When my family and I watched Toy Story 3, Dachau involutarily kept popping up into my mind. The Shoah images were obvious from the “sunnyside” logo of the "day care" center to the segregated cages where the toys were kept at night to the mistreatment by the "little ones" to the finale which was the impersonal, mechanistic operation of the dump where Sunnyside’s dictator, Lotso (the purple bear), attempts to destroy Woody and his friends in the incinerator. I almost could not bear the duration of the conveyor belt scene or the incinerator. After unsuccessful attempts to extricate themselves from being destroyed, there is a hopeless minute in which Buzz Lightyear, Woody, and his friends realize they have no way out and that they are inescapably being ushered into the fire. This is the end. 



In the most somber moment I can ever recall in an animated movie, each character stops struggling, holds each others' hands, and resigns themselves to burn together. I was literally hyperventilating, and my heart almost burst.


Robbie, they are not going to let those toys burn, are they? I could sense my wife tele-communicating to me.

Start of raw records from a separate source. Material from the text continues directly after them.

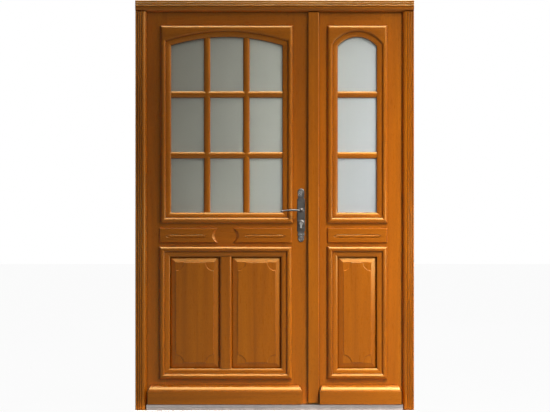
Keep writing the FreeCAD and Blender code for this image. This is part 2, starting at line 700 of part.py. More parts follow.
def arched_head(leaf):
    """Head of a glazing moulding: sloping edges outside, and the inner round along the arch."""
    body = arched_bead(f"{leaf}_glazing_head", leaf, "leaf_face", "infill_front")
    foot = f"{leaf}_spring + glue_line"
    left, right = f"{leaf}_trim_left", f"{leaf}_trim_right"
    pad(body, "XZ", "moulding_front", "leaf_face", rectangle(left, right, foot, "glazing_top"))
    bevel(body, (left, right, foot, "glazing_top"), "moulding_front", "+",
          [(f"slope_width * (1 - cos({turned}))", f"slope_width * (1 - sin({turned}))")
           for turned in (90, 60, 30, 0)], foot=False)
    section = [("crest_end", "0"), ("crest_end", "groove_level"), ("groove_end", "groove_level")]
    section += [(f"groove_end + (ovolo_width - arch_margin) * sin({turned})",
                 f"(moulding_rise - moulding_quirk) * cos({turned})") for turned in (0, 45, 90)]
    inner_left, inner_right = f"{leaf}_sight_left - ring_width", f"{leaf}_sight_right + ring_width"
    pocket(body, "XZ", "moulding_front", "leaf_face",
           [(inner_left, foot), (inner_right, foot), (inner_right, f"{leaf}_shoulder"),
            (f"{leaf}_middle", "crown + ring_width", "via"), (inner_left, f"{leaf}_shoulder")])
    for edge, sign in ((left, "+"), (right, "-")):
        pad(body, "XY", foot, f"{leaf}_shoulder",
            [(f"{edge} {sign} ({across})", f"leaf_face - ({out})") for across, out in section])
    turn(body, "YZ", f"{leaf}_middle",
         [(f"leaf_face - ({out})", f"crown + moulding_width - ({across})")
          for across, out in section],
         (("leaf_face", f"{leaf}_centre"), ("leaf_back", f"{leaf}_centre")),
         f"2 * asin({leaf}_half / {leaf}_radius)")
    return node(body, f"{leaf}_glazing_head")


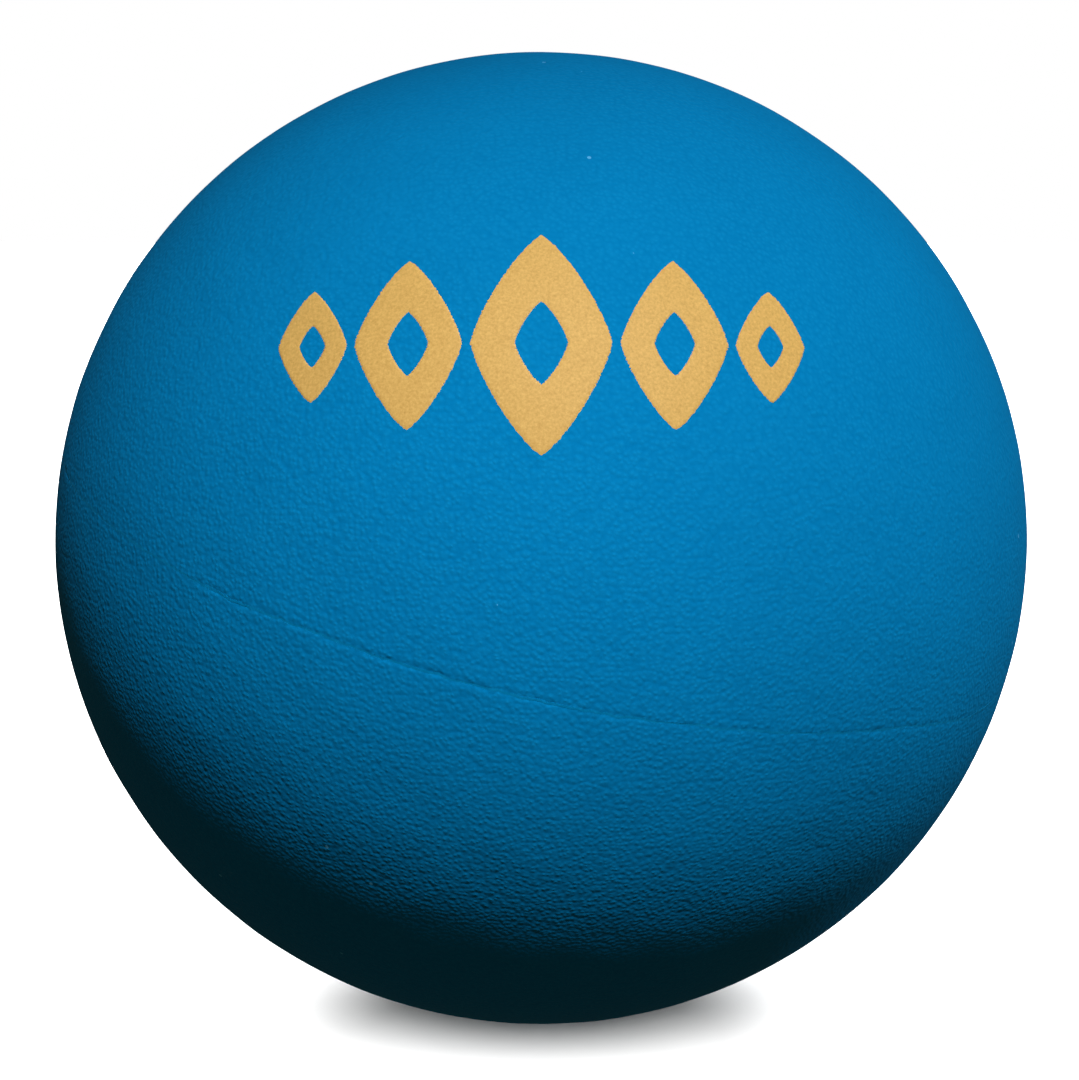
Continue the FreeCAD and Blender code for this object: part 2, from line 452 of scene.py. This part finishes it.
inner_x = CENTRE_WIDTH / 2 + MARK_GAP + INNER_WIDTH / 2
outer_x = inner_x + INNER_WIDTH / 2 + MARK_GAP + OUTER_WIDTH / 2
MARK_PLACES = {
    "printed_lozenge_centre": (0, CENTRE_WIDTH),
    "printed_lozenge_inner_left": (-inner_x, INNER_WIDTH),
    "printed_lozenge_inner_right": (inner_x, INNER_WIDTH),
    "printed_lozenge_outer_left": (-outer_x, OUTER_WIDTH),
    "printed_lozenge_outer_right": (outer_x, OUTER_WIDTH),
}
INK_SEED = 61
INK_PIECES = [ink_lozenge(name, x, width, INK_SEED + number)
              for number, (name, (x, width)) in enumerate(MARK_PLACES.items())]

# %% [markdown]
# ## Shader nodes with less typing
#
# The finishes below are node trees. A few small helpers keep them readable: they add a node and set its
# values, do a sum, mix two colours, and make a node group with named sockets. A group here only puts out
# heights, masks and colours. The Principled shader itself stays in each material.

# %% Helpers for node trees
def add_node(tree, kind, inputs=None, **settings):
    """A node of that kind, with its settings, its unlinked input values, and its links from other sockets."""
    node = tree.nodes.new(kind)
    for name, value in settings.items():
        setattr(node, name, value)
    for name, value in (inputs or {}).items():
        if isinstance(value, bpy.types.NodeSocket):
            tree.links.new(value, node.inputs[name])
        else:
            node.inputs[name].default_value = value
    return node


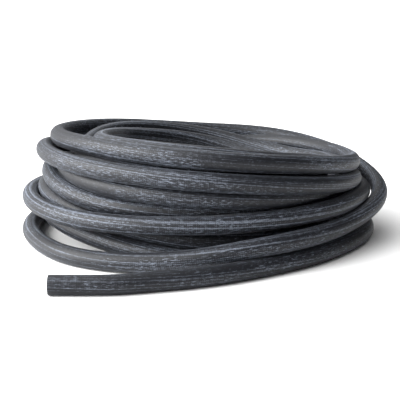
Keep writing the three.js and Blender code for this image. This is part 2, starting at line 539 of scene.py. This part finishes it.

I looked at her. I don't know, but this is too uncomfortable to watch. I'm not sure if the kids should be seeing this.


She stared at the screen as the children tensed up.


Don't do that. Don't do that. Who made this movie? Whoever made this movie knows something.


I cried. Like a baby. For the grandparents of my STONE TABLE students who had to endure the mistreatment of that wicked regime. For one grandfather with whom I spoke no more than nine months ago who escaped the clutches of the Nazis three times, but whose family members went up in flames. For the grandparents of another family at my school who chose to live in the ghettos of Shanghai rather than to set foot in this country because of its refusal to become involved. Until it was too late. For their little story.


Thank you, Toy Story 3. In a juvenile, theatrical form (even greater than the effect Schindler's List had on me), you helped Dachau to finally make emotional sense to me. Watch the movie. The time of the actual scene is 1:21:00-1:22:30.

2 comments:

  1. that's pretty heavy for a post about a kids movie, but i like the analogy. well, said.

    ReplyDelete
  2. @adamandjeremy I suppose the Holocaust images would not be picked up by children. Lee Unkrich did his research. Someone did research.